LONDON, Jan 25 (Reuters) - Bond dealers and investors have urged Britain to issue more inflation-linked gilts, two weeks after the relevant inflation measure was spared changes that could have cut future returns to investors.
Minutes published on Friday of the annual consultation meeting between Britain’s Debt Management Office, the finance ministry and gilt market-makers and investors also noted some demand for gilts linked to the consumer price index (CPI) rather than the retail price index (RPI).
Earlier this month, Britain’s top statistician unexpectedly rejected major changes to the RPI measure used to calculate returns on inflation-linked gilts that could have significantly reduced the reported rate of inflation.
The move came after months of discussions on possible changes by the Consumer Price Advisory Committee (CPAC) - which has members from the Office for National Statistics, Bank of England, finance ministry, media and academia - and a public consultation.
“There seems to be a view that there will be a pick-up in demand for inflation-linked paper now that we have got the CPAC consultation out of the way,” said Barclays fixed-income strategist Moyeen Islam.
The DMO will announce issuance plans in March for Britain’s 2013-2014 financial year, which begins in April, and then revise them towards the end of 2013.
The decision to keep the RPI intact - which means it will continue to run substantially higher than the internationally-comparable CPI - has also boosted appetite for CPI-linked gilts among some investors such as AXA Investment Managers.

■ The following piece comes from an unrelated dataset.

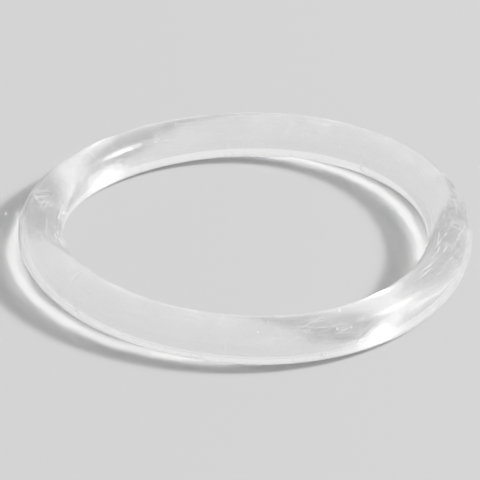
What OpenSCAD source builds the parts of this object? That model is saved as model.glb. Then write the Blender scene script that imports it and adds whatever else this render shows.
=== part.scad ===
// A rigid bangle: one round clear bar, bent into a ring, with its two ends cemented together.
// The ring lies flat, centred over the origin, and rests on the plane z = 0.

/* [Ring] */
// Diameter of the wrist opening, from wall to wall
wrist_d = 63; // [56:0.5:70]
// Diameter of the round bar
bar_d = 8; // [5:0.1:10]

/* [Joint] */
// Direction of the cemented joint, counter-clockwise from the +X axis
joint_angle = -59; // [-180:1:180]
// Thickness of the cement film between the bar's two ends
film_t = 0.2; // [0.1:0.05:0.5]

/* [Hidden] */

// Facets used where the ring is drawn on screen
$fn = 96;

// Radius of the bar's centre line
line_r = (wrist_d + bar_d) / 2;
// Angle that the cement film takes up on the centre line
film_angle = film_t / line_r * 180 / PI;

// A stretch of the round bar along the ring, from one direction through a sweep
module bent_bar(start, sweep) {
    translate([0, 0, bar_d / 2])
        rotate([0, 0, start])
            rotate_extrude(angle = sweep)
                translate([line_r, 0])
                    circle(d = bar_d);
}

// The clear bar, bent round until its square-cut ends nearly meet.
module acrylic_bar() {
    color([0.93, 0.95, 0.94, 0.4])
        bent_bar(joint_angle + film_angle / 2, 360 - film_angle);
}

// The thin film of acrylic cement that fills the gap and welds the two ends.
module cement_joint() {
    color([0.97, 0.97, 0.95, 0.7])
        bent_bar(joint_angle - film_angle / 2, film_angle);
}

acrylic_bar();
cement_joint();
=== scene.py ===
# %% [markdown]
# # A clear acrylic bangle
#
# The object is one round bar of clear acrylic, warmed, bent into a ring by hand, and closed by
# cementing its two ends. This lesson builds the ring and its joint, then the worn surface of the
# clear plastic, and last the floor, the lights and the camera. Clear things are seen by what they
# bend and reflect, so the form and the lights carry most of the look.

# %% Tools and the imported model
import math

import bmesh
import bpy
from mathutils import Matrix, Vector


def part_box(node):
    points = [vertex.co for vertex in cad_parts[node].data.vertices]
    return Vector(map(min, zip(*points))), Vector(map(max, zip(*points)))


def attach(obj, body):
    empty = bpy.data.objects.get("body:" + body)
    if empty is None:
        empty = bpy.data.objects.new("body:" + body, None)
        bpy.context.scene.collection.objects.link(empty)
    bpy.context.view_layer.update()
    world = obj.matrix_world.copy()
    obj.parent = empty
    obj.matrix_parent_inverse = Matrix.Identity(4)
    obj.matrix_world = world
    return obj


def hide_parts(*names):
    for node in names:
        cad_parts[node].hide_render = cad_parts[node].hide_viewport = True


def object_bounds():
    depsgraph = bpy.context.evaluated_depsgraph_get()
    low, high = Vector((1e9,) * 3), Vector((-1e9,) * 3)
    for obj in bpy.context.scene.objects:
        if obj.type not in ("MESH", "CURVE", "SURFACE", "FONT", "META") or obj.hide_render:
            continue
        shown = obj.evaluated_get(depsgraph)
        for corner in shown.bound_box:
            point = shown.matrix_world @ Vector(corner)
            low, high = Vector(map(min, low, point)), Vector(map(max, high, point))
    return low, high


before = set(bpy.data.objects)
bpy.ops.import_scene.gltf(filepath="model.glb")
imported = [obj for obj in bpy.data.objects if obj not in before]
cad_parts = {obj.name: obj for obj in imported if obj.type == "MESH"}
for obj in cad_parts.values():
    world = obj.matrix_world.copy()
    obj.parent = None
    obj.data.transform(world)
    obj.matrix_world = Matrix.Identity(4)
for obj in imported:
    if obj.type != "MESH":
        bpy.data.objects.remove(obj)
cad_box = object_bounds()
print("the object's box:", cad_box)

# %% [markdown]
# ## The sizes
#
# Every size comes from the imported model: how wide the ring is outside, how high it lies, which is
# the bar's thickness, and in which direction the joint is. Only the bend's own unevenness, the
# bar's slight oval and the film's thickness are stated here. A ring that is bent by hand from a
# springy rod has a few tighter places with easier ones between them. Here there are three, about
# half a millimetre each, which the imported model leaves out.
# Bending also squeezes a round bar into a slight oval: thinner across and taller by a few percent.

# %% Sizes from the model
MM = 0.001
low, high = Vector(cad_box[0]), Vector(cad_box[1])
bar_d = high.z - low.z
bar_r = bar_d / 2
bar_wide = 0.983 * bar_d
bar_high = 1.022 * bar_d
line_r = (high.x - low.x - bar_wide) / 2
film_low, film_high = (Vector(corner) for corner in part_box("cement_joint"))
film_middle = (film_low + film_high) / 2
joint_angle = math.atan2(film_middle.y, film_middle.x)
film_t = 0.2 * MM
print(f"bar {bar_d / MM:.2f} mm, centre line radius {line_r / MM:.2f} mm,",
      f"joint at {math.degrees(joint_angle):.1f} degrees")

# %% The three-lobed bend
lobe_rise = 0.55 * MM
lobe_angle = math.radians(-67)
lobe_sweep = math.radians(60)
lobe_shift = 2 * lobe_rise / (2 - math.sqrt(3))
tight_r = line_r + lobe_rise - lobe_shift
wide_r = tight_r + math.sqrt(3) * lobe_shift


def off_axis(axis_angle):
    """How far the lobes move the outline's box along one axis."""
    return lobe_rise * math.cos(3 * (axis_angle - lobe_angle))


ring_centre = Vector((-off_axis(0), -off_axis(math.pi / 2), low.z + bar_high / 2))
print(f"tight arcs {tight_r / MM:.2f} mm, wide arcs {wide_r / MM:.2f} mm")


# %% [markdown]
# ## Bending the bar
#
# A bent bar is a circle swept along arcs, so the Spin operator is the natural tool: it is the
# lathe's cousin, and it carries an outline round an axis in equal steps. The ring is six arcs that
# run into one another without a kink, so the same circle is spun six times, each time about the
# centre of the arc that it is on. The sweep starts on one side of the joint and ends on the other.

# %% The arcs' centres and the sweep
def arc_centre(direction, shift):
    """A point at a distance from the ring's centre, in one direction."""
    return ring_centre + Vector((math.cos(direction), math.sin(direction), 0)) * shift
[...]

Its clients include British pension funds, which are among the main buyers of long-dated index-linked gilts.
“Almost all UK pension schemes now have a significant proportion of pension increases linked to CPI,” said Lucy Barron, a strategist at AXA.
“As these pension schemes look to further reduce risk between their assets and their liabilities, then any inflation mismatch becomes increasingly important,” she added.
Barclays’ Islam said demand for index-linked gilts should also be supported by signs on Friday of a delay to possible changes to pension rules that would reduce the need for employers to hold ultra-long gilts to meet pension obligations.
The government announced a ‘call for evidence’ on changes, rather than launching a formal consultation.
“(This) implies less risk of regulatory change than the announcement of the intention to consult in December,” Islam said.
Index-linked gilts usually account for between a fifth and a quarter of all annual gilt issuance.